Solar Eclipse Tips

August 16 2017
Category: Academics

On Monday, August 21, 2017, people in most of the continental United States will be able to view a solar eclipse. This is one of the most dramatic events in astronomy and to get ready we sat down with Dr. Charlie Jacobson, Associate Professor of Mathematics.

What is a solar eclipse?

A solar eclipse is the passage of the Moon's shadow across the face of the Earth. In a total solar eclipse, the Sun's disk is completely covered by the Moon. A partial solar eclipse occurs when the Moon only covers a portion of the Sun's disk.

Here in Elmira, we will observe a partial eclipse, beginning around 1:15 pm, and ending just before 4:00 pm. At its peak around 2:40 pm, about 72% of the Sun's disk will be covered. This means that 28% of the Sun’s disk is left uncovered.

How can you view the sun eclipse?

There are eclipse calculators based on zip codes that show where and what time the eclipse will be visible in your area. Keep in mind, receiving only 28% of the normal sunlight might sound like a big reduction, but the Sun is extremely bright. If the skies are clear on Monday, you may not notice the dimming at all. Do not ever look at the Sun directly, even during an eclipse.

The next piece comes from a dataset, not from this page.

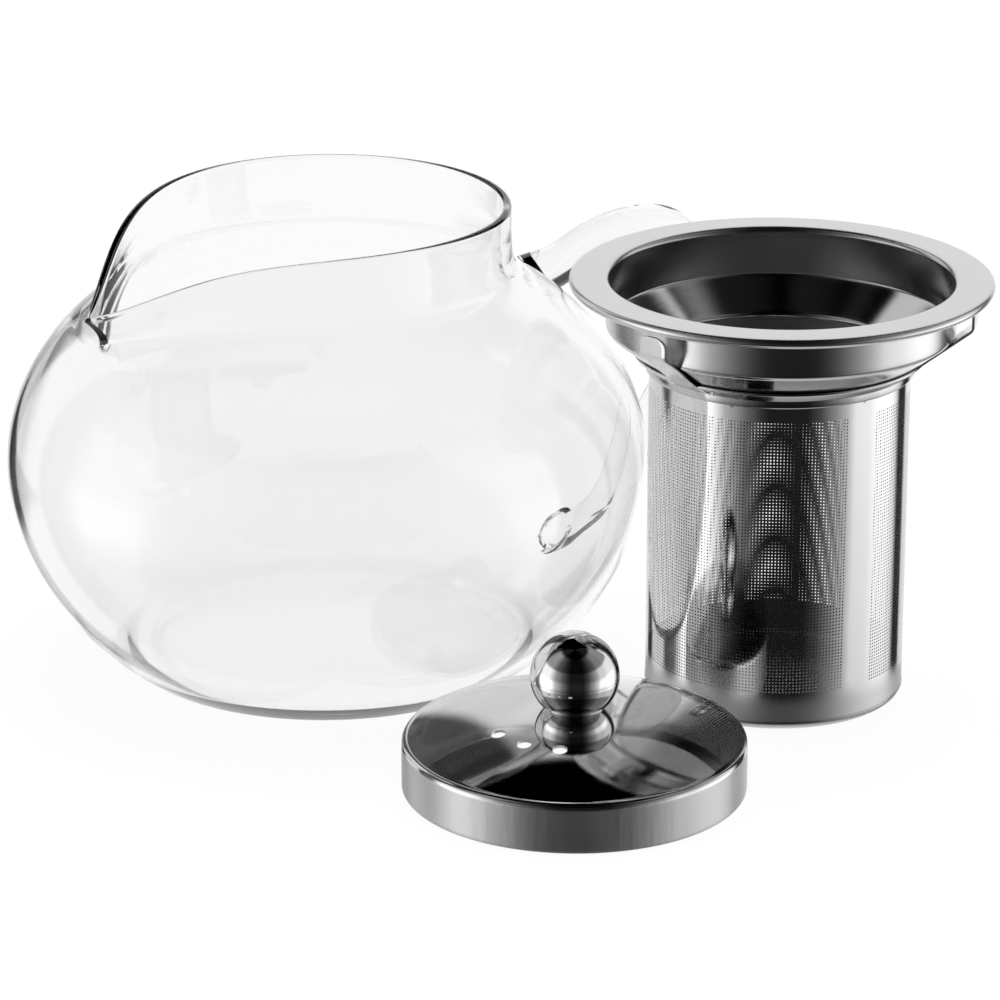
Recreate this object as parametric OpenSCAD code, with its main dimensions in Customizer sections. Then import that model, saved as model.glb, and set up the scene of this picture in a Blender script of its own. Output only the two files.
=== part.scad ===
// Infuser teapot: a blown glass pot, a steel infuser and a steel lid, laid out side by side.
// The frame's origin is the centre of the pot's base on the table, +Z up.
// Lifted into the pot, the infuser's flange rests on the rim and the lid drops in its well.

/* [Glass pot] */
// Greatest outer radius of the bowl
bowl_r = 79.3; // [74:0.1:82]
// Height of the bowl's widest ring above the table
bowl_mid_z = 52; // [48:0.5:56]
// Outer radius of the straight neck
neck_r = 45.5; // [44:0.1:48]
// Height of the rim above the table
rim_z = 116.7; // [114:0.1:122]
// Thickness of the blown glass wall
glass_t = 2.0; // [1.6:0.1:2.4]
// Thickness of the glass at the middle of the base
base_t = 3.6; // [3:0.1:5]
// Direction of the spout, in degrees about Z
spout_dir = 210; // [200:1:220]
// Reach of the spout's tip from the pot's axis
spout_reach = 65; // [58:0.5:67]
// Height of the spout's tip
spout_tip_z = 97.5; // [95:0.5:104]

/* [Glass handle] */
// Direction of the handle, in degrees about Z
handle_dir = 30; // [25:1:40]
// Radius of the glass rod where the hand holds it
rod_r = 5.3; // [4.6:0.1:5.6]
// Radius of the rod at its root, where it spreads on to the shoulder
root_r = 6.8; // [5.6:0.1:7]
// Radius of the rod's lower part, where the glass was drawn thinner
thin_r = 3.9; // [3.6:0.1:4.6]
// Radius of the gather where the rod's lower end is fused on
blob_r = 5.6; // [5:0.1:6.6]

/* [Infuser] */
// Distance of the infuser's axis from the pot's axis, along X
infuser_x = 110.4; // [110:0.1:125]
// Distance of the infuser's axis from the pot's axis, along Y
infuser_y = -22.6; // [-30:0.1:-20]
// Height from the foot to the flange's top
infuser_h = 105; // [100:0.5:112]
// Outer radius of the flange
flange_r = 51.1; // [49:0.1:53]
// Radius of the well that the lid drops into
well_r = 41.4; // [41:0.1:41.6]
// Depth of the well's straight wall
well_depth = 12.7; // [11:0.1:14]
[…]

That 28% of the Sun's disk left uncovered will be enough to permanently damage your vision. Sunglasses do not offer enough protection.

Some companies provide special "eclipse-viewing" glasses, but you should only use the ones that NASA recommends. As an alternative, you can construct an indirect viewer, similar in idea to a pinhole camera, using a box and some printer paper. Be sure to view the eclipse, but please do so safely.

 Elmira College Soaring Eagle mascot with solar eclipse glasses on.